Ernest Hemingway no vuelve a casa por Navidad, pero siempre vuelve a España por estas fechas, fechas taurinas que van del san Isidro madrileño a los Sanfermines de Pamplona, y que tienen enmedio el carabinazo con el que el escritor se quitó la vida, el 2 de julio de 1961, y que tienen, poco después, las evocaciones a las que haya lugar, a partir del 18 del mismo mes, por su presencia y participación en la Guerra Civil española. Como las castañeras, Hemingway es, entre nosotros, un clásico estacional, ahora incentivado indirectamente por una película francesa, Las nieves del Kilimanjaro, de Robert Guédiguian, que, como ya es sabido, no se basa en la novela homónima del norteamericano, pero que, de alguna manera, contribuye no sólo a traerlo a colación, sino a reflexionar sobre el mito que representa. O que representó.
A fines del año pasado, Lumen publicó, a todo lujo de edición, tamaño y fotos, Hemingway. Homenaje a una vida, que ahora repaso motivado por la visible anual resurrección del bigotudo y también barbudo escritor.
El libro, pese a su apariencia de objeto decorativo de las mesas de cuarto de estar, tiene un texto de interés -entre admirativo y crítico- a cargo de Boris Vejdovsky, profesor de la universidad de Lausana.
Repasando las muchas fotografías del libro, observo lo obvio, que la mitología de Hemingway se asentó sobre ingredientes sublimadores que hoy están sometidos a fuerte revisión y en franca -o presunta- decadencia en la valoración social: la intervención en guerras, el boxeo, el toreo, las armas, la caza y la pesca de grandes bichos, el coraje físico, el tabaco, el alcohol y las facultades presuntas del macho conquistador y mujeriego. El aura que elevó a Hemingway en su imagen pública durante el siglo XX, está en proceso de revisión y de rechazo en los primeros años del siglo XXI. La bohemia, el cosmopolitismo o los viajes se mantienen, con matices, en el mismo nivel de aceptación. Y queda su literatura, claro, tan importante, que no comentaré ahora.
Hemingway ya fue discutido, hace décadas, por su proyección pública. Pero entonces lo que se criticaba no era la esencia de su imagen, sino una persistencia y énfasis en forjarla y en basarla en esforzados e hiperbólicos elementos de acción y aventura que se consideraron impostados e incluso, para algunos, fraudulentos y sospechosos de esconder lo contrario.
En el prefacio del editor del libro mencionado, Andreu Jaume cita unas palabras del estupendo narrador, cuentista y novelista John Cheever (El nadador), que escribió respecto a Hemingway: Lo más importante que hizo fue legitimar el valor masculino, una cualidad desconocida para mí antes de leer su obra.

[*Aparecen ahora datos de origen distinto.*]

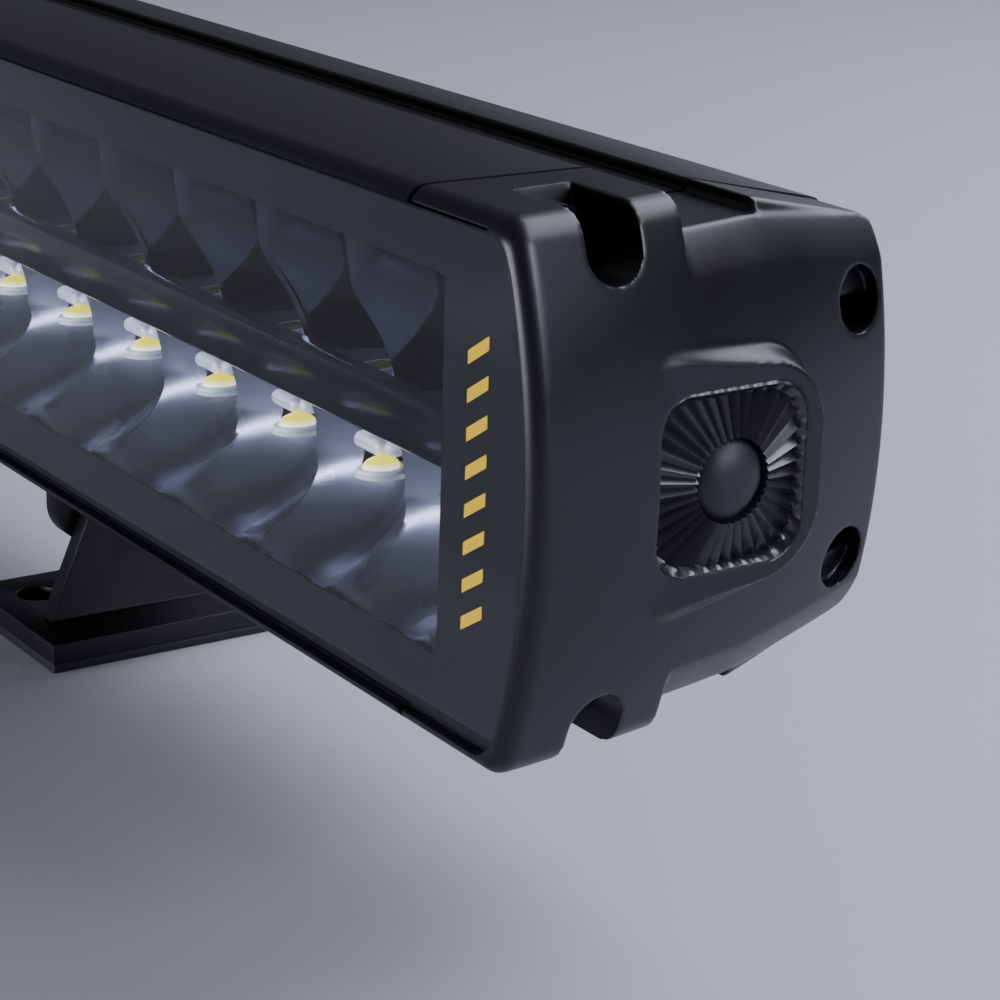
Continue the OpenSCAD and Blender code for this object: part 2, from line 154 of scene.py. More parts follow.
def rounded(points: Sequence[Point], radii: Sequence[float], steps: int = 5) -> list[Point]:
    """Outline whose corners are rounded.

    Args:
        points: The corners in order.
        radii: One radius for each corner, 0 for a sharp one.
        steps: Chords in each round.

    Returns:
        The new outline.
    """
    outline: list[Point] = []
    for index, corner in enumerate(points):
        here = Vector(corner)
        back = (Vector(points[index - 1]) - here).normalized()
        ahead = (Vector(points[(index + 1) % len(points)]) - here).normalized()
        radius = radii[index]
        turn = back.angle(ahead)
        if radius <= 0 or turn > math.pi - 0.02:
            outline.append(corner)
            continue
        reach = radius / math.tan(turn / 2)
        centre = here + (back + ahead).normalized() * radius / math.sin(turn / 2)
        start, end = here + back * reach - centre, here + ahead * reach - centre
        sweep = start.angle_signed(end)
        for step in range(steps + 1):
            spoke = start.copy()
            spoke.rotate(Matrix.Rotation(-sweep * step / steps, 2))
            outline.append(tuple(centre + spoke))
    return outline


def rectangle(low: Point, high: Point) -> list[Point]:
    """Corners of a rectangle, counter-clockwise."""
    return [low, (high[0], low[1]), high, (low[0], high[1])]


def soft_floor(value: float, floor: float, blend: float) -> float:
    """The larger of a value and a floor, with the corner between them rounded over a blend."""
    gap = value - floor
    return floor + (gap + math.sqrt(gap * gap + blend * blend)) / 2


def outside_square(y: float, z: float, half: float, corner: float) -> float:
    """How far a point lies outside a rounded square about the origin, negative inside it."""
    dy, dz = abs(y) - (half - corner), abs(z) - (half - corner)
    return math.hypot(max(dy, 0), max(dz, 0)) + min(max(dy, dz), 0) - corner


def deselect() -> None:
    """Leaves edit mode and deselects everything."""
    if bpy.context.object and bpy.context.object.mode != "OBJECT":
        bpy.ops.object.mode_set(mode="OBJECT")
    bpy.ops.object.select_all(action="DESELECT")


def activate(obj: bpy.types.Object) -> None:
    """Makes one object the only selected and active one.

    Args:
        obj: The object.
    """
    deselect()
    obj.select_set(True)
    bpy.context.view_layer.objects.active = obj


def select_edges(obj: bpy.types.Object, chosen: EdgeTest) -> bool:
    """Enters edit mode with the edges that a test picks selected.

    Args:
        obj: The object.
        chosen: Gets an edge's two ends and says whether it is picked.

    Returns:
        True where it picked any.
    """
    activate(obj)
    bpy.ops.object.mode_set(mode="EDIT")
    bpy.ops.mesh.select_mode(type="EDGE")
    bpy.ops.mesh.select_all(action="DESELECT")
    bpy.ops.object.mode_set(mode="OBJECT")
    mesh = obj.data
    picked = [edge for edge in mesh.edges if chosen([mesh.vertices[v].co for v in edge.vertices])]
    for edge in picked:
        edge.select = True
    bpy.ops.object.mode_set(mode="EDIT")
    return bool(picked)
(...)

Ahora me aparto de Hemingway. Puede que Cheever, al referirse al "valor masculino", estuviera aludiendo a la valentía, la valentía antes ligada a la masculinidad, a la virilidad.
Pero, hablando de valores, más que de valor masculino, la pregunta estimulante consiste hoy en interrogarse sobre cuáles creemos que son los valores masculinos y los valores femeninos. Esta pregunta, ahora mismo, ya es discutible para muchos, pues hemos llegado a un pensamiento, más o menos común, en el que no consideramos que existan valores -cualidades, potencias- en función de los sexos, sino que cualquier valor es o ha de ser común, con independencia de su sexo, a las personas en general.
Para comprobarlo, y prescindiendo momentáneamente de ese pensamiento supuestamente compartido, propongo al lector que trate de hacer dos listas, una de valores masculinos y otra de valores femeninos. O de características más exclusivas de hombres y de mujeres, si se prefiere. A ver qué dos listas nos salen, sobre todo después de tachar los valores o características que hoy no se consideran privativos o más intensos en cada uno de los sexos, sino deseablemente comunes. Y que cada cual haga su reflexión después del intento.